Michael BeckettOLY

Personal information
- Nickname: Micky
- Nationality: British
- Born: 27 March 1995 (age 31) Solva, Pembrokeshire, Wales

Sailing career
- Sport: Sailing
- Club: Solva Sailing Club
- Class: ILCA 7

Medal record
Representing Great Britain
Sailing
Sailing World Championships
| Silver medal – second place | 2023 The Hague | Men's ILCA 7 |
ILCA 7 World Championship
| Bronze medal – third place | 2024 Adelaide | Men's ILCA 7 |
ILCA European Championships
| Gold medal – first place | 2021 Varna | Men's ILCA 7 |
| Gold medal – first place | 2025 Marstrand | Men's ILCA 7 |
| Silver medal – second place | 2018 La Rochelle | Men's ILCA 7 |
| Silver medal – second place | 2020 Gdańsk | Men's ILCA 7 |
| Silver medal – second place | 2022 Hyères | Men's ILCA 7 |

= Michael Beckett =

British Olympic sailor

Michael "Micky" Beckett (born 27 March 1995) is a British sailor who won a gold medal at the 2021 ILCA European Championships and silver at the 2023 Sailing World Championships. He represented Great Britain at the 2024 Summer Olympics.

==Career==
Beckett began competing aged 10 after learning to sail on his father's handmade boat.

He won his first major medal when he claimed silver at the 2018 Laser European Championships in La Rochelle, France.

Beckett was part of a historic one-two-three for Great Britain at the 2020 ILCA European Championships in Gdańsk, Poland, as he took silver with teammates Elliot Hanson and Lorenzo Chiavarini winning gold and bronze respectively. It was the first time that Britain had taken all three podium places at a major Laser class championship.

He finally won continental gold at the 2021 ILCA European Championships in Varna, Bulgaria, taking the title with a race to spare after leading throughout the competition.

Beckett took a third European Championship silver medal at the 2022 championships in Hyères, France.

He won silver at the 2023 Sailing World Championships in The Hague, Netherlands, and in doing so he clinched an ILCA 7 qualification spot for Great Britain at the 2024 Summer Olympics.

In October 2023 Beckett was named among the first 10 members of the British Sailing Team for the Paris Games.

Despite being given a penalty in the qualifying section, Beckett took a bronze medal at the ILCA 7 World Championship in Adelaide, Australia, in January 2024.

He then won the prestigious Trofeo Princesa Sofía regatta in Palma, Mallorca, Spain, for the third successive year at the 53rd edition in April 2024.

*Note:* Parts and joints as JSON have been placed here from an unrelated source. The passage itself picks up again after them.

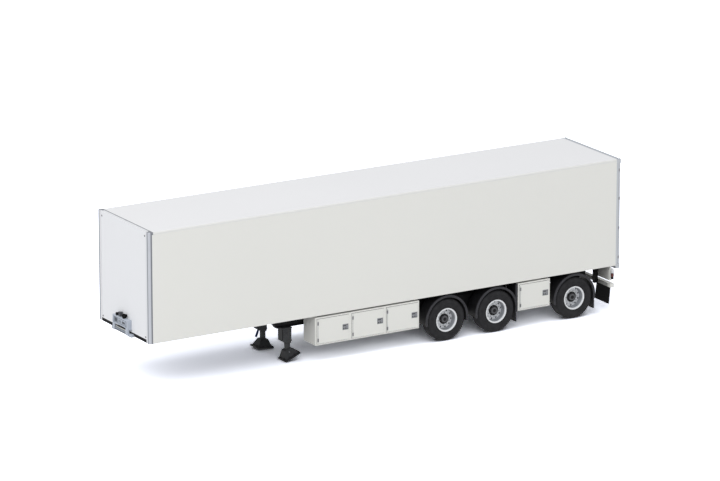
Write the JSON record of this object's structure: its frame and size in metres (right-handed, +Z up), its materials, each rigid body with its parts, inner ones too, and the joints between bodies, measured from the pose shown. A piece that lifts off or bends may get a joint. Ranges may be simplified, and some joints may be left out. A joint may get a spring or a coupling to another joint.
{
  "type": "scale model of a box semi trailer",
  "caption": "Scale model of a white box semi trailer on its landing legs: hollow body, hinged rear doors, wheels that turn on their axles, side lockers, mudguards and kingpin.",
  "frame": {"origin": "on the ground at the middle of the overall length and width", "axes": "+X forward to the front wall, +Y to the left side, +Z up"},
  "size_m": [0.2744, 0.0526, 0.08],
  "materials": {
    "white_plastic": "smooth satin white moulding",
    "roof_white": "smooth cool white moulding",
    "silver_trim": "satin silver paint",
    "floor_grey": "matt grey",
    "chassis_black": "satin black paint on die-cast metal",
    "leg_grey": "satin dark grey",
    "bracket_grey": "satin blue-grey moulding",
    "black_plastic": "matt black moulding",
    "black_rubber": "soft matt rubber",
    "tyre_rubber": "matt black with fine sidewall rings",
    "wheel_silver": "bright silver paint, black hub cap",
    "pin_steel": "turned steel",
    "lamp_red": "clear red lens"
  },
  "bodies": {
    "root": {"chassis_deck": "chassis_black", "load_floor": "floor_grey", "front_wall": "roof_white", "front_frame": "silver_trim", "left_side_wall": "white_plastic", "right_side_wall": "white_plastic", "roof": "roof_white", "rear_frame": "silver_trim", "left_rail": "chassis_black", "right_rail": "chassis_black", "cross_members": "chassis_black", "coupling_plate": "chassis_black", "kingpin": "pin_steel", "air_tanks": "chassis_black", "connection_bracket": "bracket_grey", "connectors": "black_plastic", "left_landing_leg": "leg_grey", "right_landing_leg": "leg_grey", "left_foot": "leg_grey", "right_foot": "leg_grey", "leg_crank": "black_plastic", "left_lockers": "white_plastic", "right_lockers": "white_plastic", "left_locker_doors": "white_plastic", "right_locker_doors": "white_plastic", "left_mudguards": "black_plastic", "right_mudguards": "black_plastic", "suspension_arms": "chassis_black", "air_springs": "black_rubber", "rear_brackets": "chassis_black", "light_boards": "white_plastic", "tail_lamps": "lamp_red", "underrun_bar": "white_plastic", "rear_flaps": "black_rubber", "marker_lamps": "lamp_red", "axle_1": "chassis_black", "axle_2": "chassis_black", "axle_3": "chassis_black"},
    "left_door": {"left_door_edging": "silver_trim", "left_door_panel": "white_plastic", "left_door_locks": "pin_steel"},
    "left_wheelset_1": {"left_tyre_1": "tyre_rubber", "left_wheel_1": "wheel_silver"},
    "left_wheelset_2": {"left_tyre_2": "tyre_rubber", "left_wheel_2": "wheel_silver"},
    "left_wheelset_3": {"left_tyre_3": "tyre_rubber", "left_wheel_3": "wheel_silver"},
    "right_door": {"right_door_edging": "silver_trim", "right_door_panel": "white_plastic", "right_door_locks": "pin_steel"},
    "right_wheelset_1": {"right_tyre_1": "tyre_rubber", "right_wheel_1": "wheel_silver"},
    "right_wheelset_2": {"right_tyre_2": "tyre_rubber", "right_wheel_2": "wheel_silver"},
    "right_wheelset_3": {"right_tyre_3": "tyre_rubber", "right_wheel_3": "wheel_silver"}
  },
  "joints": [
    {"name": "left_door_hinge", "type": "hinge", "parent": "root", "child": "left_door", "pos_m": [-0.13592, 0.02482, 0.0522], "axis": [0, 0, -1], "range_deg": [0, 180]},
    {"name": "left_wheel_1_spin", "type": "hinge", "parent": "root", "child": "left_wheelset_1", "pos_m": [-0.03404, 0.02115, 0.01075], "axis": [0, 1, 0], "continuous": true},
    {"name": "left_wheel_2_spin", "type": "hinge", "parent": "root", "child": "left_wheelset_2", "pos_m": [-0.06324, 0.02115, 0.01075], "axis": [0, 1, 0], "continuous": true},
    {"name": "left_wheel_3_spin", "type": "hinge", "parent": "root", "child": "left_wheelset_3", "pos_m": [-0.10984, 0.02115, 0.01075], "axis": [0, 1, 0], "continuous": true},
    {"name": "right_door_hinge", "type": "hinge", "parent": "root", "child": "right_door", "pos_m": [-0.13592, -0.02482, 0.0522], "axis": [0, 0, 1], "range_deg": [0, 180]},
    {"name": "right_wheel_1_spin", "type": "hinge", "parent": "root", "child": "right_wheelset_1", "pos_m": [-0.03404, -0.02115, 0.01075], "axis": [0, 1, 0], "continuous": true},
    {"name": "right_wheel_2_spin", "type": "hinge", "parent": "root", "child": "right_wheelset_2", "pos_m": [-0.06324, -0.02115, 0.01075], "axis": [0, 1, 0], "continuous": true},
    {"name": "right_wheel_3_spin", "type": "hinge", "parent": "root", "child": "right_wheelset_3", "pos_m": [-0.10984, -0.02115, 0.01075], "axis": [0, 1, 0], "continuous": true}
  ]
}
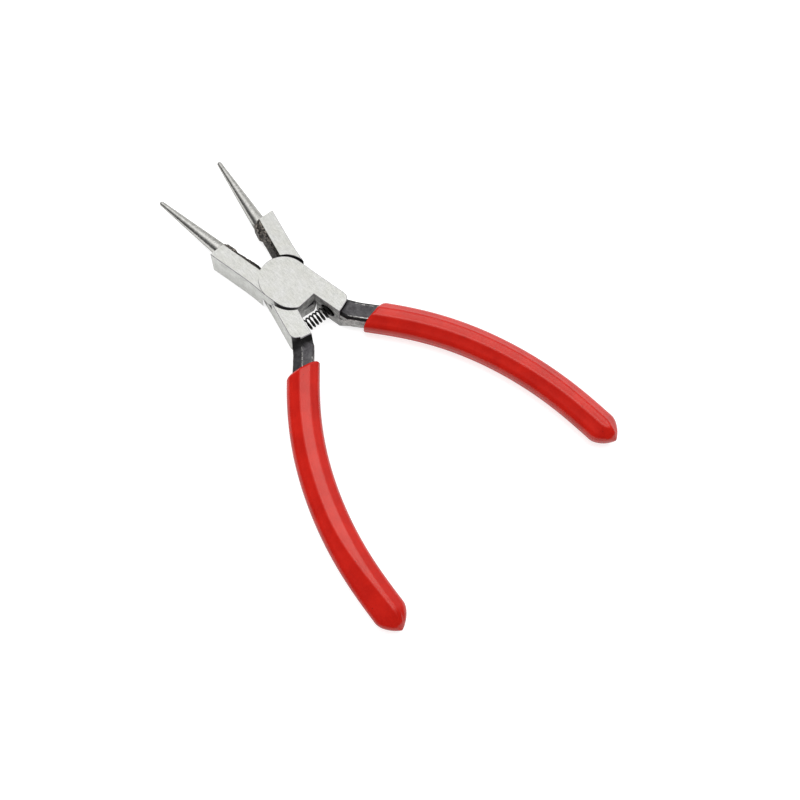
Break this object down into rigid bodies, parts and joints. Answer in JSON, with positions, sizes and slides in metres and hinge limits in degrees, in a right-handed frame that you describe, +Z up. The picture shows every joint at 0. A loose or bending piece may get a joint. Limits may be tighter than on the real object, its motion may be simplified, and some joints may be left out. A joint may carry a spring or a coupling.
{
  "type": "round nose pliers",
  "caption": "Jewellery pliers with round tapered jaws for forming wire loops, a lap joint, a return spring and dipped handles.",
  "frame": {"origin": "on the pivot axis, in the ground lower face of the head", "axes": "+Z up along the pivot, +Y from the pivot towards the jaws, midway between the two levers; +X to the right"},
  "size_m": [0.0762, 0.1224, 0.0082],
  "materials": {
    "steel": "satin ground faces, black oxide on the tangs and the forged inner sides",
    "rivet_steel": "ground flush with the joint",
    "spring_wire": "black oxide spring wire",
    "grip_vinyl": "glossy red dipped vinyl"
  },
  "bodies": {
    "lever_a_body": {"lever_a": "steel", "pivot_rivet": "rivet_steel", "grip_a": "grip_vinyl", "return_spring": "spring_wire"},
    "lever_b_body": {"lever_b": "steel", "grip_b": "grip_vinyl"}
  },
  "joints": [
    {"name": "pivot", "type": "hinge", "parent": "lever_a_body", "child": "lever_b_body", "pos_m": [0, 0, 0], "axis": [0, 0, 1], "range_deg": [-26, 24.6], "stiffness_Nm_per_rad": 0.15, "deforming": ["return_spring"]}
  ]
}
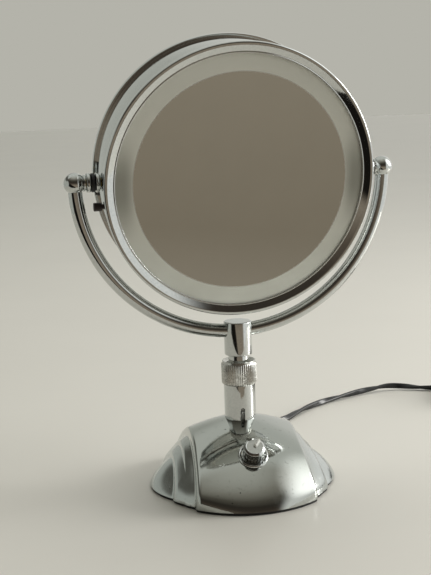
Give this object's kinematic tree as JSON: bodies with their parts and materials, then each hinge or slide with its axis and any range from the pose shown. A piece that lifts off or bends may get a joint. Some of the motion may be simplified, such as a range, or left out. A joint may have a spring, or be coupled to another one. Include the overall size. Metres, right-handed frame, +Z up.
{
  "type": "countertop mirror",
  "caption": "Lighted two-sided round mirror in a tube yoke on a short telescopic column over a stepped cast base, with a dimmer knob and a mains lead.",
  "frame": {"origin": "on the column's axis at the level of the table, under the middle of the base", "axes": "+Z up the column, -Y towards the user: the dimmer knob is on that side and the front mirror faces it; +X to the user's right"},
  "size_m": [0.458, 0.3097, 0.354],
  "materials": {
    "chrome": "bright chrome plate",
    "worn_chrome": "chrome plate on a die casting, hazed and speckled",
    "knurled_chrome": "chrome plate over a fine straight knurl",
    "steel": "zinc-plated steel",
    "cast_iron": "as cast",
    "brass": "turned brass",
    "black_plastic": "moulded black plastic",
    "cord_pvc": "glossy black PVC sheath over copper cores",
    "dark_plastic": "dark brown moulded plastic",
    "rubber": "black moulded rubber",
    "nylon": "natural nylon",
    "porcelain": "white heat-proof lampholder body",
    "frosted_glass": "acid-etched on the inside, unlit",
    "mirror_glass": "silvered glass",
    "white_enamel": "white baked enamel",
    "lamp_glass": "clear tubular lamp"
  },
  "bodies": {
    "base": {"base_shell": "worn_chrome", "foot_ring": "rubber", "base_plate": "steel", "ballast_weight": "cast_iron", "base_screw_1": "steel", "base_screw_2": "steel", "base_screw_3": "steel", "base_screw_4": "steel", "lower_tube": "chrome", "column_spigot": "steel", "spigot_nut": "brass", "key_pin": "steel", "collet": "nylon", "dimmer_body": "steel", "dimmer_nut": "brass", "knob_flange": "chrome", "cord_grommet": "black_plastic", "power_cord": "cord_pvc", "cord_coil": "cord_pvc", "cord_tie": "rubber", "cord_tail": "cord_pvc", "plug_body": "black_plastic", "plug_pin_1": "brass", "plug_pin_2": "brass"},
    "collar": {"lock_collar": "knurled_chrome"},
    "column": {"inner_tube": "chrome", "swivel_plug": "brass"},
    "yoke": {"hub": "chrome", "yoke_tube": "chrome", "ball_end_left": "chrome", "ball_end_right": "chrome", "yoke_bead_left": "chrome", "yoke_bead_right": "chrome", "friction_washer_left": "black_plastic", "friction_washer_right": "black_plastic", "pivot_axle_left": "brass", "pivot_axle_right": "brass"},
    "head": {"head_band": "chrome", "front_bezel": "chrome", "rear_bezel": "chrome", "front_diffuser": "frosted_glass", "rear_diffuser": "frosted_glass", "front_mirror": "mirror_glass", "rear_mirror": "mirror_glass", "front_reflector": "white_enamel", "rear_reflector": "white_enamel", "inner_drum": "white_enamel", "head_bead_left": "chrome", "head_bead_right": "chrome", "lampholder_left": "porcelain", "lampholder_right": "porcelain", "lamp_left": "lamp_glass", "lamp_right": "lamp_glass", "rim_screw": "dark_plastic"},
    "knob": {"dimmer_knob": "chrome", "dimmer_shaft": "steel"}
  },
  "joints": [
    {"name": "collar_turn", "type": "hinge", "parent": "base", "child": "collar", "pos_m": [0, 0, 0.09], "axis": [0, 0, 1], "range_deg": [0, 180]},
    {"name": "column_height", "type": "slide", "parent": "base", "child": "column", "axis": [0, 0, 1], "range_m": [0, 0.055]},
    {"name": "yoke_swivel", "type": "hinge", "parent": "column", "child": "yoke", "pos_m": [0, 0, 0.115], "axis": [0, 0, 1], "range_deg": [-170, 170]},
    {"name": "head_tilt", "type": "hinge", "parent": "yoke", "child": "head", "pos_m": [0, 0, 0.2463], "axis": [0.9962, 0.0872, 0], "range_deg": [-180, 180]},
    {"name": "dimmer_turn", "type": "hinge", "parent": "base", "child": "knob", "pos_m": [0, -0.05, 0.03611], "axis": [0, -0.6293, 0.7771], "range_deg": [-110, 190]}
  ]
}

Beckett recovered from a difficult opening to his Olympic regatta to move into second place after day three thanks to two fourth place finishes. However, he suffered a disqualification for being over the start line before the gun fired in the first race on day four and, despite an eighth place finish in the next race, dropped back to fourth going into the final day of the opening series. A lack of sufficient wind saw those races cancelled leaving Beckett still in fourth ahead of the medal race. Having looked set to claim a medal only to see the race abandoned due to a shift in wind, Beckett was given three separate penalties when racing restarted and came 10th to end in sixth overall.

==Personal life==
Beckett has a Ship Science degree from the University of Southampton. He worked as a television producer for the sailing events at the delayed 2020 Summer Olympics in Tokyo, Japan.